Automated Meeting Prep and Follow-Up
AI tools now pull together everything a rep needs before a call—recent emails, company news, deal history, stakeholder map—and draft follow-up emails after. This saves 15-25 minutes per meeting for the average rep. Across a team of 30 reps taking 5 meetings a day, that’s 37-62 hours recovered per week.
Intelligent Lead Routing
AI routing that considers rep capacity, expertise, territory, and historical win rates against similar accounts. One client moved from round-robin assignment to AI-powered routing and saw their speed-to-lead drop from 3.2 hours to 12 minutes, with a corresponding 28% increase in first-meeting set rate.
AI-Generated CRM Data Entry
This is the one reps actually love. Tools that listen to calls, extract key data points, and auto-populate CRM fields. It solves the #1 complaint every sales rep has ever had: “I spend too much time updating the CRM.” When you remove that friction, data quality improves because the AI is capturing everything, and reps are happier because they’re selling instead of typing.
Your Next Step
Here’s the honest truth: most companies reading this aren’t ready to implement AI CRM features yet. And that’s fine. Getting your data clean, your processes documented, and your team aligned on what problem you’re solving—that’s the work that makes the AI part actually deliver.

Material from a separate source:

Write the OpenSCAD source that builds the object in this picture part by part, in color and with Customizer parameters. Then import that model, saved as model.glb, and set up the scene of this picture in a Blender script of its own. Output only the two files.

Start with the pre-implementation checklist above. If you pass all four questions, pick one use case, one tool, and give it 90 days. If you’re still evaluating which CRM platform to build on, check out our CRM tools comparison page for detailed breakdowns, or read our head-to-head reviews of HubSpot vs Salesforce to figure out which fits your team size and budget.
The companies getting real value from AI in their CRM aren’t the ones with the fanciest tools. They’re the ones that did the boring prep work first.